Michele Serra, la Repubblica 19/09/2009, 19 settembre 2009
CORSIVI
Dalle poche, asciutte parole che i media riescono a estorcere ai colleghi dei militari italiani morti a Kabul, si ricava l´impressione di solidi professionisti che mettono in conto il rischio di non tornare. Ne consegue una seconda impressione: che un cordoglio troppo enfatico li infastidisca, vuoi per antico costume virile, vuoi perché la nuova condizione professionale non è facilmente imparentabile con la vecchia retorica patria.

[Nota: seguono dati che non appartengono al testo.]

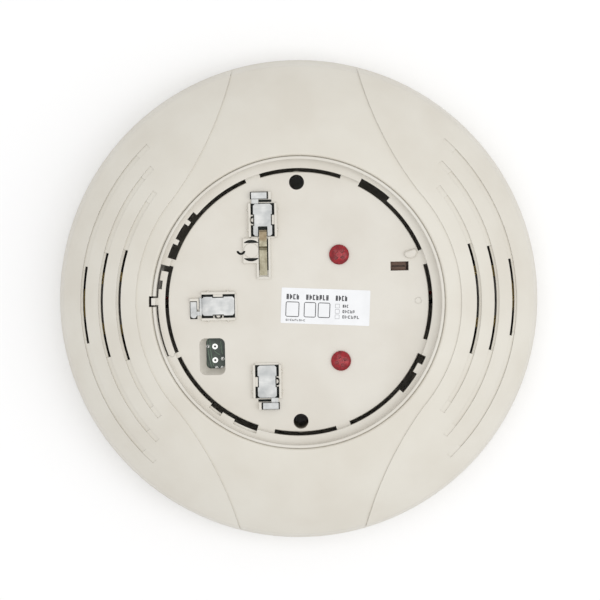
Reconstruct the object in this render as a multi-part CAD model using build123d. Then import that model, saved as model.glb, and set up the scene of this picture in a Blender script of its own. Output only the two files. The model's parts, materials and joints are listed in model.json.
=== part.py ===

La guerra è cambiata. Non siamo più di fronte a coscritti strappati alle famiglie dall´obbligo di leva, siamo di fronte a giovani uomini che consapevolmente scelgono un lavoro di Stato di alta responsabilità e buona remunerazione. Chi li chiama «mercenari» li insulta con stupida ignoranza (lavorano per il loro Paese), e in rete circolano parecchie bestialità di ultras (ci sono frange politiche, povere loro, che hanno la testa curvaiola). Ma non c´è dubbio che da quando fare il soldato ha smesso di essere una condizione popolare condivisa, per diventare una scelta professionale, anche il dibattito in materia dovrebbe essere aggiornato. A partire dal fatto che i caduti sul lavoro vanno onorati sempre, e con speciale rispetto.